BEGIN Data excerpt

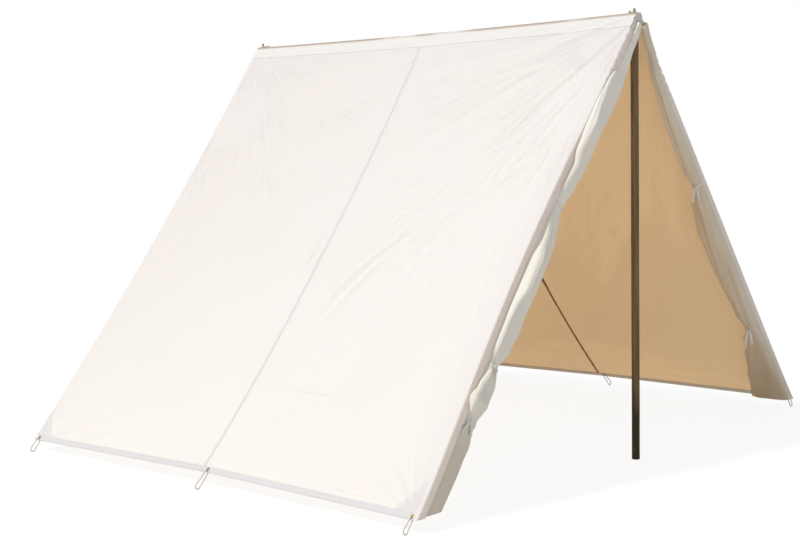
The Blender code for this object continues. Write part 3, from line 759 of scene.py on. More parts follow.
    @staticmethod
    @contextmanager
    def editing(piece: Piece) -> Iterator[None]:
        """Hold a piece in edit mode with all of it selected."""
        Bench.focus(piece)
        bpy.ops.object.mode_set(mode="EDIT")
        bpy.ops.mesh.select_all(action="SELECT")
        yield
        bpy.ops.object.mode_set(mode="OBJECT")

    @staticmethod
    def flip(piece: Piece) -> None:
        """Turn all faces of a piece round."""
        with Bench.editing(piece):
            bpy.ops.mesh.flip_normals()

    @staticmethod
    def weld(piece: Piece) -> Piece:
        """Merge points that meet, and turn the faces outwards."""
        with Bench.editing(piece):
            bpy.ops.mesh.remove_doubles(threshold=Bench.WELD)
            bpy.ops.mesh.normals_make_consistent(inside=False)
        return piece

    @staticmethod
    def modify(piece: Piece, kind: str, **settings: object) -> None:
        """Add a modifier, set it and apply it.

        Args:
            piece: the piece.
            kind: the modifier's type.
            settings: its properties.
        """
        Bench.focus(piece)
        modifier = piece.modifiers.new(kind.lower(), kind)
        for key, value in settings.items():
            setattr(modifier, key, value)
        bpy.ops.object.modifier_apply(modifier=modifier.name)

    @staticmethod
    def thicken(piece: Piece, thickness: float) -> None:
        """Give a sheet its thickness, behind its face, with the back in the second finish."""
        Bench.modify(piece, "SOLIDIFY", thickness=thickness, offset=-1.0, material_offset=1,
                     material_offset_rim=0, use_even_offset=False)

    @staticmethod
    def smooth(piece: Piece) -> Piece:
        """Shade a piece smooth, but for its sharp edges."""
        Bench.focus(piece)
        bpy.ops.object.shade_smooth_by_angle(angle=Bench.SMOOTH_ANGLE)
        return piece

    @staticmethod
    @contextmanager
    def picked(piece: Piece, kind: str, test: Callable[[object], bool]) -> Iterator[None]:
        """Hold a piece in edit mode with part of it selected.

        Args:
            piece: the piece.
            kind: "EDGE" or "FACE".
            test: says whether an edge or polygon is selected.

        Yields:
            Nothing.
        """
        with Bench.editing(piece):
            bpy.ops.mesh.select_mode(type=kind)
            bpy.ops.mesh.select_all(action="DESELECT")
        for item in piece.data.edges if kind == "EDGE" else piece.data.polygons:
            item.select = test(item)
        bpy.ops.object.mode_set(mode="EDIT")
        yield
        bpy.ops.object.mode_set(mode="OBJECT")

    @staticmethod
    def settle(piece: Piece) -> Piece:
        """Leave edit mode and move the piece's place into its mesh."""
        Bench.focus(piece)
        bpy.ops.object.transform_apply(location=True, rotation=True, scale=True)
        return piece

    @staticmethod
    def joined(*pieces: Piece) -> Piece:
        """Join pieces into the first one."""
        Bench.focus(*pieces)
        bpy.ops.object.join()
        return pieces[0]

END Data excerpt

**Do this**
Please give an exact restatement of only the lines from the beginning of the material above to the line with "bpy.ops.object.modifier_apply(modifier=modifier.name)", inclusive.

**Written answer**
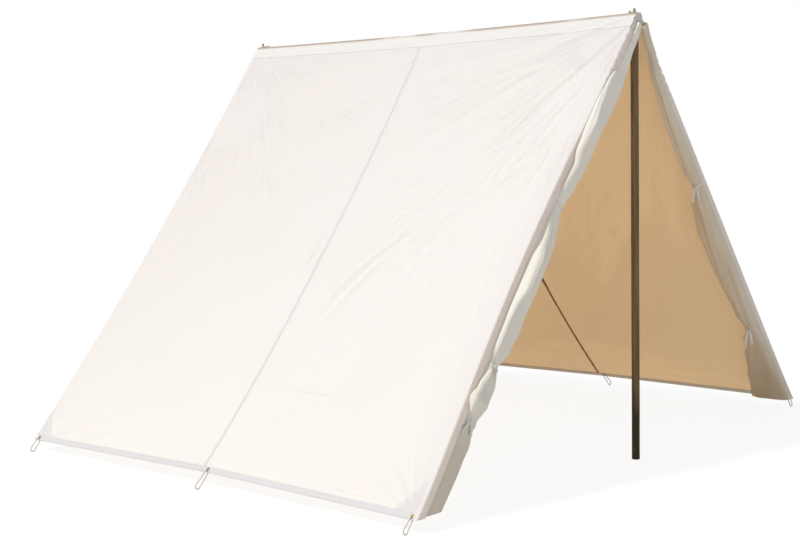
The Blender code for this object continues. Write part 3, from line 759 of scene.py on. More parts follow.
    @staticmethod
    @contextmanager
    def editing(piece: Piece) -> Iterator[None]:
        """Hold a piece in edit mode with all of it selected."""
        Bench.focus(piece)
        bpy.ops.object.mode_set(mode="EDIT")
        bpy.ops.mesh.select_all(action="SELECT")
        yield
        bpy.ops.object.mode_set(mode="OBJECT")

    @staticmethod
    def flip(piece: Piece) -> None:
        """Turn all faces of a piece round."""
        with Bench.editing(piece):
            bpy.ops.mesh.flip_normals()

    @staticmethod
    def weld(piece: Piece) -> Piece:
        """Merge points that meet, and turn the faces outwards."""
        with Bench.editing(piece):
            bpy.ops.mesh.remove_doubles(threshold=Bench.WELD)
            bpy.ops.mesh.normals_make_consistent(inside=False)
        return piece

    @staticmethod
    def modify(piece: Piece, kind: str, **settings: object) -> None:
        """Add a modifier, set it and apply it.

        Args:
            piece: the piece.
            kind: the modifier's type.
            settings: its properties.
        """
        Bench.focus(piece)
        modifier = piece.modifiers.new(kind.lower(), kind)
        for key, value in settings.items():
            setattr(modifier, key, value)
        bpy.ops.object.modifier_apply(modifier=modifier.name)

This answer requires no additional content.